The language — marker enrichment modeling, or MEM — assigns a “MEM label” to cells based on certain features of the cell, usually proteins. Irish and his colleagues hope that MEM, which they recently reported in the journal Nature Methods, will be widely adopted and used to generate a “Who’s Who” database of cell types.
For researchers who study the biology of single cells, advances in technology and instrumentation have made it possible to measure more features of a cell, at a rate of hundreds of cells per second, said Irish, assistant professor of Cancer Biology.
“The advancing technical capabilities are revealing new types of cells that we had no idea existed — cells that combine features in unexpected ways,” Irish said.
However, assigning cell identities based on the features relies on human experts to use prior knowledge about which features distinguish each particular cell type.
“If you give a computer a bunch of cells and ask, which ones are CD4 T cells, the computer would really struggle,” Irish said. “What’s missing is a database of annotated cell identities and a language to quantitatively say what’s special about each type of cell.
“We’re trying to create that language for humans and computers to say: we’re talking about the same cells.”
MEM labels consist of a series of marker proteins, each with a score ranging from negative 10 to positive 10 that reflects how enriched that protein is in the cell population. The label contains quantitative data (the scores for each component) in addition to serving as a short description of a population of cells, Irish said.
Kirsten Diggins, Ph.D., led the development of MEM as part of her graduate dissertation research. In the Nature Methods report, the investigators use MEM to analyze immune cell data from seven published studies using two different cytometry instrumentation platforms. The findings demonstrate that MEM is flexible and works for data measured in different places, at different times, with different technologies.
The researchers also analyzed samples of human glioblastoma (brain) tumors, which include both tumor cells and immune cells. Using only nine features — out of more than 30 measured features — the MEM methodology was able to correctly classify cancer cells and immune cells.
“It’s good at identifying what type of cell you’re looking at with a limited amount of information,” Irish said.
Irish hopes that MEM labels will begin to be deposited into a large database of cell types.
“Right now there’s a lot of published cytometry data that just disappears into the literature because there’s no common language or database for it,” Irish said.
Ultimately, the effort is about understanding cell identity as a way to understand the function of healthy and diseased cells, he said.
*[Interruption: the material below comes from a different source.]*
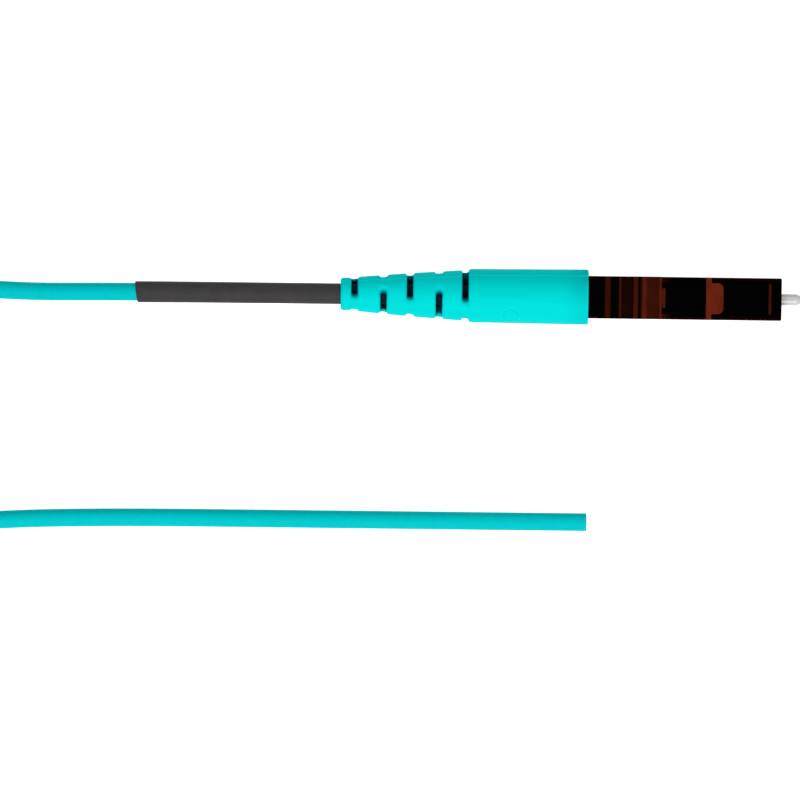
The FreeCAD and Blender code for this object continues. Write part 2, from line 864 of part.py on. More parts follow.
def make_cord_coil():
    """The outer shape of the wound cord, which lies on the lower run of its tie."""
    body = coil_body("cord_coil")
    section = coil_section(body, "0", "tie_thick + tie_gap", "tie_thick + tie_gap + coil_band")
    ring = body.newObject("PartDesign::Revolution", "Ring")
    ring.Profile = section
    ring.ReferenceAxis = (section, ["V_Axis"])
    ring.Angle = 360


def make_coil_tie():
    """A strap round the coil."""
    body = coil_body("coil_tie")
    top = "tie_thick + 2 * tie_gap + coil_band"
    around = coil_section(body, "tie_gap + tie_thick", "0", f"{top} + tie_thick")
    strap = body.newObject("PartDesign::Revolution", "Strap")
    strap.Profile = around
    strap.ReferenceAxis = (around, ["V_Axis"])
    strap.Midplane = True
    bind(strap, Angle="tie_arc")
    inside = coil_section(body, "tie_gap", "tie_thick", top)
    hollow = body.newObject("PartDesign::Groove", "Hollow")
    hollow.Profile = inside
    hollow.ReferenceAxis = (inside, ["V_Axis"])
    hollow.Angle = 360


def route_wire(points):
    """Straight runs between the points, joined by arcs as large as the runs allow."""
    corners = [Vector(*point) for point in points]
    edges = []
    radii = []
    start = corners[0]
    for before, corner, after in zip(corners, corners[1:], corners[2:]):
        inward = (before - corner).normalize()
        outward = (after - corner).normalize()
        half_turn = (math.pi - inward.getAngle(outward)) / 2
        reach = 0.45 * min((before - corner).Length, (after - corner).Length)
        radius = reach / math.tan(half_turn)
        middle = corner + (inward + outward).normalize() * (radius / math.cos(half_turn) - radius)
        edges.append(Part.LineSegment(start, corner + inward * reach).toShape())
        edges.append(Part.Arc(corner + inward * reach, middle, corner + outward * reach).toShape())
        radii.append(radius)
        start = corner + outward * reach
    edges.append(Part.LineSegment(start, corners[-1]).toShape())
    return Part.Wire(edges), radii


def swept_round(label, points, radius):
    """A round bar of a bound radius along a route."""
    wire, radii = route_wire(points)
    spine = document.addObject("Part::Feature", f"{label}_spine")
    spine.Shape = wire
    first, second = Vector(*points[0]), Vector(*points[1])
    section = document.addObject("Part::Circle", f"{label}_section")
    section.Placement = FreeCAD.Placement(first, FreeCAD.Rotation(Vector(0, 0, 1), second - first))
    bind(section, Radius=radius)
    bar = document.addObject("Part::Sweep", label)
    bar.Label = label
    bar.Sections = [section]
    bar.Spine = (spine, [f"Edge{number + 1}" for number in range(len(wire.Edges))])
    bar.Solid = True
    document.recompute()
    expected = math.pi * size(radius) ** 2 * wire.Length
    print(f"{label}: length {wire.Length:.2f}, tightest radius {min(radii):.1f}, "
          f"volume {bar.Shape.Volume:.2f} of {expected:.2f}")
    return bar


def make_heat_shrink():
    """A sleeve that follows the cord from behind the crimp to its slanting rear end."""
    outside = swept_round("sleeve_outside", UPPER_ROUTE, "sleeve_wide / 2")
    inside = swept_round("sleeve_inside", UPPER_ROUTE, "sleeve_bore / 2")
    reach = document.addObject("Part::Box", "SleeveReach")
    reach.Placement.Rotation = FreeCAD.Rotation(Vector(0, 0, 1), size("sleeve_slant"))
    bind(reach, **{
        "Length": "(sleeve_rear_back - sleeve_front_back) * cos(sleeve_slant)",
        "Width": "sleeve_room",
        "Height": "sleeve_room",
        "Placement.Base.x": f"{SHIFT_X} - sleeve_rear_back + sleeve_room / 2 * sin(sleeve_slant)",
        "Placement.Base.y": "-sleeve_room / 2",
    })
    stretch = document.addObject("Part::Common", "SleeveStretch")
    stretch.Base = outside
    stretch.Tool = reach
    sleeve = document.addObject("Part::Cut", "heat_shrink")
    sleeve.Label = "heat_shrink"
    sleeve.Base = stretch
    sleeve.Tool = inside
    return sleeve


make_ferrule()
make_ferrule_flange()
make_rod("fibre", "ferrule_reach", "-buffer_front_back", "fibre_wide")
make_rod("fibre_buffer", "-buffer_front_back", "-buffer_rear_back", "buffer_wide")
make_guide_tube()
make_spring()
make_plug_housing()
make_latch_arm()
make_rear_housing()
make_trigger_arm()
make_backpost()
make_aramid_yarn()
make_crimp_sleeve()
make_boot()
make_cord_coil()
make_coil_tie()
sleeve = make_heat_shrink()
upper_cord = swept_round("cord_upper", UPPER_ROUTE, "cord_wide / 2")
lower_cord = swept_round("cord_lower", LOWER_ROUTE, "cord_wide / 2")
document.recompute()

for item in document.Objects:
    if "Invalid" in item.State or "Error" in item.State:
        raise RuntimeError(f"{item.Label} failed: {item.State}")

pieces = [item for item in document.Objects if item.TypeId == "PartDesign::Body"]
pieces += [sleeve, upper_cord, lower_cord]
os.makedirs("parts", exist_ok=True)
for piece in pieces:
    if piece.Shape.isNull() or not piece.Shape.isValid() or len(piece.Shape.Solids) != 1:
        raise RuntimeError(f"{piece.Label} is not one valid solid")
    piece.Shape.exportStep(f"parts/{piece.Label}.step")
    print(f"{piece.Label}: {piece.Shape.Volume:.3f} cubic mm")
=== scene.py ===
"""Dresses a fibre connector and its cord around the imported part.

Lengths are in metres in the part's own frame: X runs towards the ferrule's tip and Z up to the
latch side.
"""

import functools
import math

import bmesh
import bpy
from bpy.props import FloatProperty, FloatVectorProperty, PointerProperty
from bpy.types import Operator, Panel, PropertyGroup
from mathutils import Matrix, Vector


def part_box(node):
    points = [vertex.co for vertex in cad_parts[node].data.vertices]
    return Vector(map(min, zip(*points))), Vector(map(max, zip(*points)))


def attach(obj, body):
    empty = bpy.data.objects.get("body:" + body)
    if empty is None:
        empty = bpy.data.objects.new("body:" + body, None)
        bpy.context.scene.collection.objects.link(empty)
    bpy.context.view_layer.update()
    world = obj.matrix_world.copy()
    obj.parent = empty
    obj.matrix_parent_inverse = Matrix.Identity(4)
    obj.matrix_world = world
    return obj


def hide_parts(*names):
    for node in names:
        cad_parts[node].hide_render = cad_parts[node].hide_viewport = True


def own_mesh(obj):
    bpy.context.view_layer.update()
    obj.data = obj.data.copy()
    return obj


bl_info = {
    "name": "Fibre connector looks",
    "version": (1, 0, 0),
    "blender": (4, 5, 0),
    "location": "3D View > Sidebar > Fibre",
    "description": "Builds the boot, sleeve, cord, spring and finishes of a small fibre plug",
    "category": "Object",
}

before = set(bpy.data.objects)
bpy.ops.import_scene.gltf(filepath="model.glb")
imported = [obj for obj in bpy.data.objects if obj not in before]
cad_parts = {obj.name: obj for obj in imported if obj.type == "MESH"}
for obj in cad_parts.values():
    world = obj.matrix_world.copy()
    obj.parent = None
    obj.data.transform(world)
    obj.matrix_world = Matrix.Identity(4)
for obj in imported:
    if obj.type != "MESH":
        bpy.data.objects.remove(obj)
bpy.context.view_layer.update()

MM = 0.001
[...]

Using unbiased cytometry technologies and MEM algorithmic labeling will reveal unexpected new cell types that may have important functions.
“For cancer and other disease research in particular, if someone finds an unusual cell population, the database we envision will make it possible to ask if anyone else has seen this cell type before” and to move quickly into exploring what role the cell type might have, Irish said.
Other authors of the Nature Methods report include Allison Greenplate, Nalin Leelatian, M.D., and Cara Wogsland. The research was supported by grants from the National Institutes of Health (CA136440, CA199993, CA143231, CA068485), the VICC Ambassadors, a VICC Hematology Helping Hands award and the Vanderbilt International Scholars Program.
MEM software and license are available from VUeInnovations (http://mem.vueinnovations.com) and are free for academic users.